» **Challenge**: Look in the material below for the line with "The three.js and" and the line with "NEAR_BLACK = black_fibre()", then set down exactly those two lines and all lines between, nothing more.

» **Supplied records**:
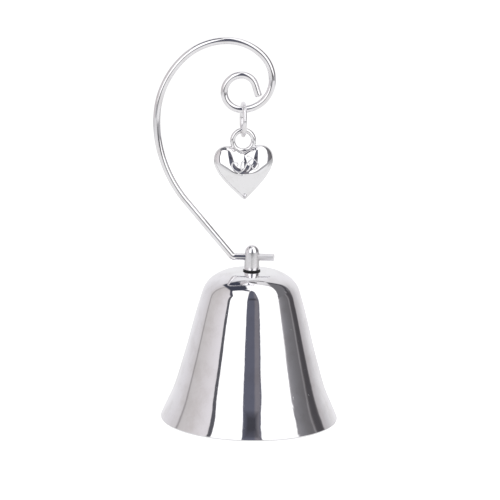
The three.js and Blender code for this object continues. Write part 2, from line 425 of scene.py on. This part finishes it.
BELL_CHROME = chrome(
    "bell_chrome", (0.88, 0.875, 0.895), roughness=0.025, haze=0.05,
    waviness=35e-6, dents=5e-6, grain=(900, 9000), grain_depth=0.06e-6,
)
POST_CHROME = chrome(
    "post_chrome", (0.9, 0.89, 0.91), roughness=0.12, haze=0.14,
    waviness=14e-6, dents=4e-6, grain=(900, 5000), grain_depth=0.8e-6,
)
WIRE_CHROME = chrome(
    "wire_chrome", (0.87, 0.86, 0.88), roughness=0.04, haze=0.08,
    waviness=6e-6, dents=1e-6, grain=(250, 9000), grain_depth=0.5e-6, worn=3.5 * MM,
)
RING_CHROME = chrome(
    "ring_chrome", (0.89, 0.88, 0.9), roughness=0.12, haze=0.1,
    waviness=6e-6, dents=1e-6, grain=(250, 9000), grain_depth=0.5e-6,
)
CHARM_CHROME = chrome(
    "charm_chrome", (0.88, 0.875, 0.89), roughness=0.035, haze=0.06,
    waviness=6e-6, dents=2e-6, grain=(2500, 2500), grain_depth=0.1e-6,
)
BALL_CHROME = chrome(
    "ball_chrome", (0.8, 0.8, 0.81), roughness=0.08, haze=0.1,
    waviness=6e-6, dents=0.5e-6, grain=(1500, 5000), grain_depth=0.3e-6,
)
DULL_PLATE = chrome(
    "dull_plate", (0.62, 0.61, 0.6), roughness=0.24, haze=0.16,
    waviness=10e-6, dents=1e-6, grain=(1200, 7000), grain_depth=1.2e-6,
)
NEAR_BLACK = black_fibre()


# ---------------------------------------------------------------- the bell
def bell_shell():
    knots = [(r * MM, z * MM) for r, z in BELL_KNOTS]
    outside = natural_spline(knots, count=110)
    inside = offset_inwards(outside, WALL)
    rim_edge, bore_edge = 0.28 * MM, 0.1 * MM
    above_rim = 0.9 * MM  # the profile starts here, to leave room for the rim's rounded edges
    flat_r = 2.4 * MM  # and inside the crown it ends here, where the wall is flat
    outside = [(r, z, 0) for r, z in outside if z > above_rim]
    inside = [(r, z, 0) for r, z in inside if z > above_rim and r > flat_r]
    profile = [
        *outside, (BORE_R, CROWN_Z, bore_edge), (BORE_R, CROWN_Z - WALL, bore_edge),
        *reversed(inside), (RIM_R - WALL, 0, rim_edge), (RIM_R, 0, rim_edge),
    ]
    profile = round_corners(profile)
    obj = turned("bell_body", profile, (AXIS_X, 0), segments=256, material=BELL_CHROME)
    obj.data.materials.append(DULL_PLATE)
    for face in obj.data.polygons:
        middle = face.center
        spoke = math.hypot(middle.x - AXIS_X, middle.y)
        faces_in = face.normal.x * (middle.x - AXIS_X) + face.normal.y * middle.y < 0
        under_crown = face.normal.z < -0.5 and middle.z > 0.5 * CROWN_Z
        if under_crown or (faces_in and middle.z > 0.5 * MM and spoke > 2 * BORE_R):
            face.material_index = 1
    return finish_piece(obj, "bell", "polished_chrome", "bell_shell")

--

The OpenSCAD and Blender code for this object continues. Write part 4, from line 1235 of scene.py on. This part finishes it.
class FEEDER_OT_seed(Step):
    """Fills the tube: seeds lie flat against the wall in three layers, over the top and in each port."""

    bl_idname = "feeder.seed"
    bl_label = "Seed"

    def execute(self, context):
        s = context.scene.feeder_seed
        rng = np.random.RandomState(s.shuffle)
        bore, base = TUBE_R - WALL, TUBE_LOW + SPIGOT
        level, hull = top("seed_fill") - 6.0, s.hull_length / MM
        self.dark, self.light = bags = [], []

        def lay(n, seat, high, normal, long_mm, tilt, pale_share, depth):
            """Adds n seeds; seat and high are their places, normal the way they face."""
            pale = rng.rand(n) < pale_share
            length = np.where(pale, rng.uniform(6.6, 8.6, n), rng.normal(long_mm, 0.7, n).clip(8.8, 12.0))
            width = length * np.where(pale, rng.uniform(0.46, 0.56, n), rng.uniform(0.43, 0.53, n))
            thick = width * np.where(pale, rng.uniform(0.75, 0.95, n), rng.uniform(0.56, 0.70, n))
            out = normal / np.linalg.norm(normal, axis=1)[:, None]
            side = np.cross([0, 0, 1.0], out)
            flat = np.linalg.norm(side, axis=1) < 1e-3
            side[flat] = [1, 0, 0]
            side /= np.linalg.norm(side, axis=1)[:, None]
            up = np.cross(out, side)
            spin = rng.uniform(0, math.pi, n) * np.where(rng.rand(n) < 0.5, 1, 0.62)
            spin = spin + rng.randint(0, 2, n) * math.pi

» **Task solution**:
The three.js and Blender code for this object continues. Write part 2, from line 425 of scene.py on. This part finishes it.
BELL_CHROME = chrome(
    "bell_chrome", (0.88, 0.875, 0.895), roughness=0.025, haze=0.05,
    waviness=35e-6, dents=5e-6, grain=(900, 9000), grain_depth=0.06e-6,
)
POST_CHROME = chrome(
    "post_chrome", (0.9, 0.89, 0.91), roughness=0.12, haze=0.14,
    waviness=14e-6, dents=4e-6, grain=(900, 5000), grain_depth=0.8e-6,
)
WIRE_CHROME = chrome(
    "wire_chrome", (0.87, 0.86, 0.88), roughness=0.04, haze=0.08,
    waviness=6e-6, dents=1e-6, grain=(250, 9000), grain_depth=0.5e-6, worn=3.5 * MM,
)
RING_CHROME = chrome(
    "ring_chrome", (0.89, 0.88, 0.9), roughness=0.12, haze=0.1,
    waviness=6e-6, dents=1e-6, grain=(250, 9000), grain_depth=0.5e-6,
)
CHARM_CHROME = chrome(
    "charm_chrome", (0.88, 0.875, 0.89), roughness=0.035, haze=0.06,
    waviness=6e-6, dents=2e-6, grain=(2500, 2500), grain_depth=0.1e-6,
)
BALL_CHROME = chrome(
    "ball_chrome", (0.8, 0.8, 0.81), roughness=0.08, haze=0.1,
    waviness=6e-6, dents=0.5e-6, grain=(1500, 5000), grain_depth=0.3e-6,
)
DULL_PLATE = chrome(
    "dull_plate", (0.62, 0.61, 0.6), roughness=0.24, haze=0.16,
    waviness=10e-6, dents=1e-6, grain=(1200, 7000), grain_depth=1.2e-6,
)
NEAR_BLACK = black_fibre()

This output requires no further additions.